* Challenge *
Each line should be copied exactly.
****************************************
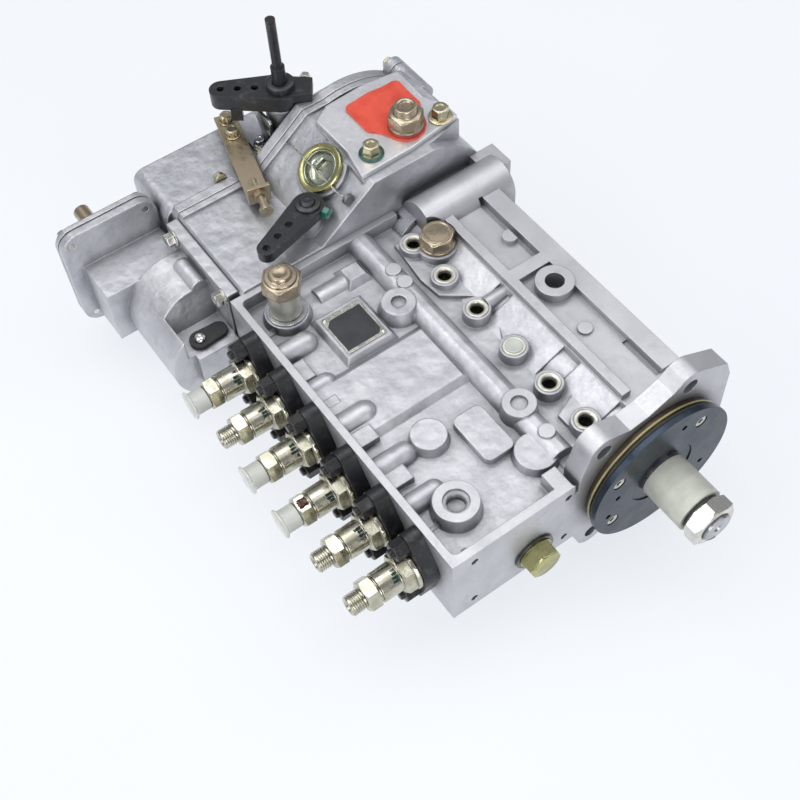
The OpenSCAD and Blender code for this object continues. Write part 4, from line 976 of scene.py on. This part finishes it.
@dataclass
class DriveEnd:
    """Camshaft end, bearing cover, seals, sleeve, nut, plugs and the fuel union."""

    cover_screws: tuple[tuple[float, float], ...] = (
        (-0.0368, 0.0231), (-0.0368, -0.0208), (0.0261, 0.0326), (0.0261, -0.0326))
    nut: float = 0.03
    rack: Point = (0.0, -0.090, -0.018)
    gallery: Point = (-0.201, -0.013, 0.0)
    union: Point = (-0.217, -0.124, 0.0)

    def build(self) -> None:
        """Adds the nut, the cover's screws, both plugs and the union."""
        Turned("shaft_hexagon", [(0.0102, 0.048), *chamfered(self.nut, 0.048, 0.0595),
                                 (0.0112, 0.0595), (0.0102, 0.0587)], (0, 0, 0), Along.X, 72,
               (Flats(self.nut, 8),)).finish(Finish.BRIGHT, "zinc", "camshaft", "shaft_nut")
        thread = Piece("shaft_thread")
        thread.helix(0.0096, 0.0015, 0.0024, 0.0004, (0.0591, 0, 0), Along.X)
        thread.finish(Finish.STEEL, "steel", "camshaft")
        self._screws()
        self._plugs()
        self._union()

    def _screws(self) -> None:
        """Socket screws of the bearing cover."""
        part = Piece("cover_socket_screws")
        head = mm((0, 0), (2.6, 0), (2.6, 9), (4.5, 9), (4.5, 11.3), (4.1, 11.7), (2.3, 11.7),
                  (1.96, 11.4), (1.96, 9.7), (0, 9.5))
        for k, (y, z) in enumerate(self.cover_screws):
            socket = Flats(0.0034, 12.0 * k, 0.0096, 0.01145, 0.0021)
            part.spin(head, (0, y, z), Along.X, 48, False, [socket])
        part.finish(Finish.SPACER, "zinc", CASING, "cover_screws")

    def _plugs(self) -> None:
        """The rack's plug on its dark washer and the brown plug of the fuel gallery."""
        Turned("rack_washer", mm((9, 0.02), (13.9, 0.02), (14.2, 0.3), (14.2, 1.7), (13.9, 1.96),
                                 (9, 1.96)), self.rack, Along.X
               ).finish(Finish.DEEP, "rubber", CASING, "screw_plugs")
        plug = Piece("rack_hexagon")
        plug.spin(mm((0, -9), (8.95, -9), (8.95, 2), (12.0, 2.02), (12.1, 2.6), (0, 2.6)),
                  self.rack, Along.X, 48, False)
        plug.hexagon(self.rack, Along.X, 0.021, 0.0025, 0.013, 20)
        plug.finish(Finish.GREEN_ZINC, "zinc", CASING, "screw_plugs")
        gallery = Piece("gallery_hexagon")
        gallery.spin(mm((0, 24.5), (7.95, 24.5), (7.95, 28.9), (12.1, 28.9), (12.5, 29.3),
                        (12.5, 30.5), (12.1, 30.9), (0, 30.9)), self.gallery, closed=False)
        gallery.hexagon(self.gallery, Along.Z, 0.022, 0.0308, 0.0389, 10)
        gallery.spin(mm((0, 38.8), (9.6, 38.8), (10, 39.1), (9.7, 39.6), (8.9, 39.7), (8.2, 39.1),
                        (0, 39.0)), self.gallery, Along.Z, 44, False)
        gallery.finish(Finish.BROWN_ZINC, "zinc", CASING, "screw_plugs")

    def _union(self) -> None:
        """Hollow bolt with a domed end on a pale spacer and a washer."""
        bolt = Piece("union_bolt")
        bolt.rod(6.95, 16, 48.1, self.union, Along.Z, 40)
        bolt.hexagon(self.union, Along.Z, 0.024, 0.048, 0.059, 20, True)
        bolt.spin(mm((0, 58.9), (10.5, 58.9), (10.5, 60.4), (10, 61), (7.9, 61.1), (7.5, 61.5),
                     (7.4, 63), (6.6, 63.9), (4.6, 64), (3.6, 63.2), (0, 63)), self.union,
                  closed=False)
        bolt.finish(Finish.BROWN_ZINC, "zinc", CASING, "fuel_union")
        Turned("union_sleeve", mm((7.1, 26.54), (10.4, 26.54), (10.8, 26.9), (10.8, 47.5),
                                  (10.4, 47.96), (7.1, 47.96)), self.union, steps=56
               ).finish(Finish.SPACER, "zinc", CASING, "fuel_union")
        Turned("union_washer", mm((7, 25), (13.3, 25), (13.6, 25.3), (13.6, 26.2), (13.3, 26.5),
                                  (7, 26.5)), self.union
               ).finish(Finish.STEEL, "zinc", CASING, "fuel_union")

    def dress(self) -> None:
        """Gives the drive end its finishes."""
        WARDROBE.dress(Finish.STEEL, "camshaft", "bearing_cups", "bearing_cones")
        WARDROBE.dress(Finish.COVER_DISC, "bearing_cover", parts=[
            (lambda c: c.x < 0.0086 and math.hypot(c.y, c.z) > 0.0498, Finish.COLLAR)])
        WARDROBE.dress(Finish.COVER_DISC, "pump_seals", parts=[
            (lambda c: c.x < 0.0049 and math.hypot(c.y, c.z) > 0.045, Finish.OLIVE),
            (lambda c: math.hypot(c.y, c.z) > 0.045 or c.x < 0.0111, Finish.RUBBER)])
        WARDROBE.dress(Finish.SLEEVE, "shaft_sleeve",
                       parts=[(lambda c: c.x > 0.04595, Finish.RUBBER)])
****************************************
* Exercise result *
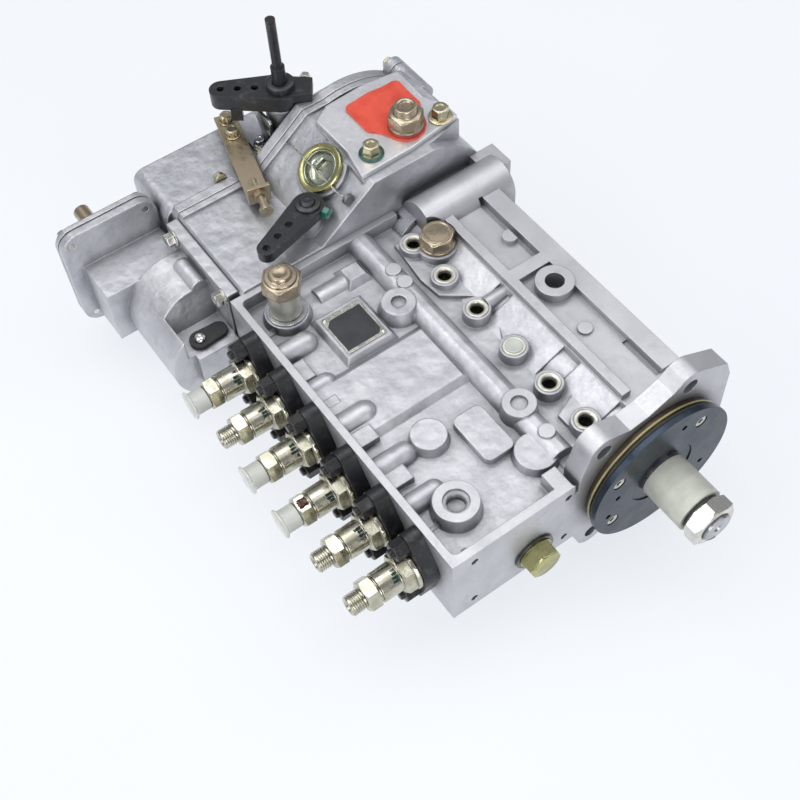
The OpenSCAD and Blender code for this object continues. Write part 4, from line 976 of scene.py on. This part finishes it.
@dataclass
class DriveEnd:
    """Camshaft end, bearing cover, seals, sleeve, nut, plugs and the fuel union."""

    cover_screws: tuple[tuple[float, float], ...] = (
        (-0.0368, 0.0231), (-0.0368, -0.0208), (0.0261, 0.0326), (0.0261, -0.0326))
    nut: float = 0.03
    rack: Point = (0.0, -0.090, -0.018)
    gallery: Point = (-0.201, -0.013, 0.0)
    union: Point = (-0.217, -0.124, 0.0)

    def build(self) -> None:
        """Adds the nut, the cover's screws, both plugs and the union."""
        Turned("shaft_hexagon", [(0.0102, 0.048), *chamfered(self.nut, 0.048, 0.0595),
                                 (0.0112, 0.0595), (0.0102, 0.0587)], (0, 0, 0), Along.X, 72,
               (Flats(self.nut, 8),)).finish(Finish.BRIGHT, "zinc", "camshaft", "shaft_nut")
        thread = Piece("shaft_thread")
        thread.helix(0.0096, 0.0015, 0.0024, 0.0004, (0.0591, 0, 0), Along.X)
        thread.finish(Finish.STEEL, "steel", "camshaft")
        self._screws()
        self._plugs()
        self._union()

    def _screws(self) -> None:
        """Socket screws of the bearing cover."""
        part = Piece("cover_socket_screws")
        head = mm((0, 0), (2.6, 0), (2.6, 9), (4.5, 9), (4.5, 11.3), (4.1, 11.7), (2.3, 11.7),
                  (1.96, 11.4), (1.96, 9.7), (0, 9.5))
        for k, (y, z) in enumerate(self.cover_screws):
            socket = Flats(0.0034, 12.0 * k, 0.0096, 0.01145, 0.0021)
            part.spin(head, (0, y, z), Along.X, 48, False, [socket])
        part.finish(Finish.SPACER, "zinc", CASING, "cover_screws")

    def _plugs(self) -> None:
        """The rack's plug on its dark washer and the brown plug of the fuel gallery."""
        Turned("rack_washer", mm((9, 0.02), (13.9, 0.02), (14.2, 0.3), (14.2, 1.7), (13.9, 1.96),
                                 (9, 1.96)), self.rack, Along.X
               ).finish(Finish.DEEP, "rubber", CASING, "screw_plugs")
        plug = Piece("rack_hexagon")
        plug.spin(mm((0, -9), (8.95, -9), (8.95, 2), (12.0, 2.02), (12.1, 2.6), (0, 2.6)),
                  self.rack, Along.X, 48, False)
        plug.hexagon(self.rack, Along.X, 0.021, 0.0025, 0.013, 20)
        plug.finish(Finish.GREEN_ZINC, "zinc", CASING, "screw_plugs")
        gallery = Piece("gallery_hexagon")
        gallery.spin(mm((0, 24.5), (7.95, 24.5), (7.95, 28.9), (12.1, 28.9), (12.5, 29.3),
                        (12.5, 30.5), (12.1, 30.9), (0, 30.9)), self.gallery, closed=False)
        gallery.hexagon(self.gallery, Along.Z, 0.022, 0.0308, 0.0389, 10)
        gallery.spin(mm((0, 38.8), (9.6, 38.8), (10, 39.1), (9.7, 39.6), (8.9, 39.7), (8.2, 39.1),
                        (0, 39.0)), self.gallery, Along.Z, 44, False)
        gallery.finish(Finish.BROWN_ZINC, "zinc", CASING, "screw_plugs")

    def _union(self) -> None:
        """Hollow bolt with a domed end on a pale spacer and a washer."""
        bolt = Piece("union_bolt")
        bolt.rod(6.95, 16, 48.1, self.union, Along.Z, 40)
        bolt.hexagon(self.union, Along.Z, 0.024, 0.048, 0.059, 20, True)
        bolt.spin(mm((0, 58.9), (10.5, 58.9), (10.5, 60.4), (10, 61), (7.9, 61.1), (7.5, 61.5),
                     (7.4, 63), (6.6, 63.9), (4.6, 64), (3.6, 63.2), (0, 63)), self.union,
                  closed=False)
        bolt.finish(Finish.BROWN_ZINC, "zinc", CASING, "fuel_union")
        Turned("union_sleeve", mm((7.1, 26.54), (10.4, 26.54), (10.8, 26.9), (10.8, 47.5),
                                  (10.4, 47.96), (7.1, 47.96)), self.union, steps=56
               ).finish(Finish.SPACER, "zinc", CASING, "fuel_union")
        Turned("union_washer", mm((7, 25), (13.3, 25), (13.6, 25.3), (13.6, 26.2), (13.3, 26.5),
                                  (7, 26.5)), self.union
               ).finish(Finish.STEEL, "zinc", CASING, "fuel_union")

    def dress(self) -> None:
        """Gives the drive end its finishes."""
        WARDROBE.dress(Finish.STEEL, "camshaft", "bearing_cups", "bearing_cones")
        WARDROBE.dress(Finish.COVER_DISC, "bearing_cover", parts=[
            (lambda c: c.x < 0.0086 and math.hypot(c.y, c.z) > 0.0498, Finish.COLLAR)])
        WARDROBE.dress(Finish.COVER_DISC, "pump_seals", parts=[
            (lambda c: c.x < 0.0049 and math.hypot(c.y, c.z) > 0.045, Finish.OLIVE),
            (lambda c: math.hypot(c.y, c.z) > 0.045 or c.x < 0.0111, Finish.RUBBER)])
        WARDROBE.dress(Finish.SLEEVE, "shaft_sleeve",
                       parts=[(lambda c: c.x > 0.04595, Finish.RUBBER)])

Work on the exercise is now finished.